Morgenthau, who died in 1979, and Huntington, who passed away in 2008, have made their mark as realists. So, it may well be time to listen very carefully to the most vilified realist of current times, the 63-year-old Prof John J Mearsheimer. He thinks former US Secretary of State Henry Kissinger is a magisterial waffler who misses the point of what makes international relations tick. This despite Mr Kissinger’s famous tilt towards China in the Nixon years that many say was a masterstroke that eventually led to the demise of the Soviet Empire.
Prof Mearsheimer does not dwell on the tremendous leg-up the US gave to China by endlessly buying Chinese goods for over 30 years of a most favoured nation relationship. Instead, he concentrates on the present day, and says it is all heading for an inevitable showdown between the US and China. When it comes, implies Prof Mearsheimer, it won’t be in the form of the stand-offs, shadow-boxing and covert attrition of the Cold War, but a gun battle on the main street, like the climax of an old Western film. He thinks China is building its military muscle and pushing its forward diplomacy because it is the world’s most active ‘offensive realist’ bent on hegemony.

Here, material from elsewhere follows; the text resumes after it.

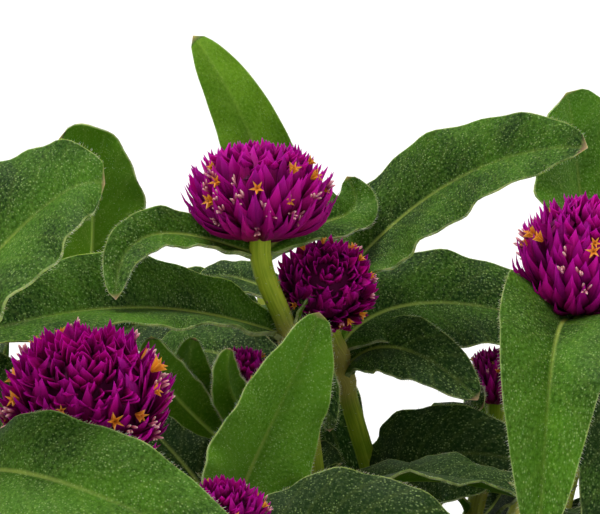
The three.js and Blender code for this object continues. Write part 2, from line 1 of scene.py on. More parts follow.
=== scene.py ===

We in India can feel China’s aggressive mood first hand, as it seeks to relentlessly encircle us via Myanmar, Sri Lanka, Nepal, the Maldives and Pakistan, and threatens us directly at several points of our disputed long land border with it. Prof Mearsheimer, who is focussed on the US’s ‘national interest’, says China wants to take over the Eastern hemisphere, probably above and below the equator, land and sea, and would like to see America confined to its own backyard, probably meaning Canada, South America and Western/Eastern Europe and the seas around them.
Africa, though certainly west of China, is not to be given up easily by either of the rivals or their proxies because of its vast natural resources able to feed the engines of industry, as well as massive arable land to grow more food for the planet. India, a potential rival from South Asia aspiring weakly to world power status, with its muted forays into Africa, West Asia, Eastern Europe, its loose alliances with the West and a tighter one with Russia, is nevertheless very easily bullied.
But Prof Mearsheimer thinks the great powers attack non-nuclear countries to settle things militarily, but cannot afford to go after nuclear countries, whatever their record in promoting human rights, terrorism and other provocations may be.
India, ideologically, has never pursued the Morgenthauist ‘national interest’ line particularly, nor subscribed to Huntington’s ‘clash of civilisations’ theory, and certainly can’t reconcile Prof Mearsheimer’s ‘offensive realism’ with Gandhian notions of non-violence. We can, therefore, expect to be continually menaced into submissiveness but survive nevertheless because of our nuclear power status.
West Asia, with its anachronistic forms of Government and vast reserves of oil, seems to be the arena where all three realists and their ideas can play out their potential in short order. The current hot button is Iran, though the instability in places such as Syria, Yemen, Iraq, Egypt, Lebanon, Palestine, Sudan, Libya, Afghanistan and Pakistan are quite worrisome too.
China seems to be against the UN-backed unilateralism that helps the West. Ever the covert proliferator, it first enabled neighbouring North Korea to go semi-nuclear and then, via Pyongyang, helped Pakistan to do so openly. China wants to use nuclear diplomacy to reduce the power of the West by promoting proliferation via proxies, and there is not much the West can do about it.
If Iran goes nuclear, Saudi Arabia is determined to follow suit. Israel is a covert nuclear power already. Many more will join the club if China has its way, making it more and more difficult to resort to the kind of militarism that proved recently possible in Libya and yet could in Iran. This is Prof Mearsheimer’s point precisely. Iran’s current belligerence might indeed be taking some strength from China’s open support. Pakistan, the only nuclear Islamic country, is standing by Iran in solidarity with that country.
China, with its nuclear arsenal capable of targeting every major city in the US and its burgeoning conventional military machine, seems determined to change the current global power equation. But this will have to play itself out. At a minimum, even if there are no fireworks, as Andrew Kapinevich, president of the Centre for Strategic & Budgetary Assessments in the US says, much of China’s environs and sphere of influence is being ‘Finlandised’, meaning nominally sovereign states that are forced to toe the Chinese line.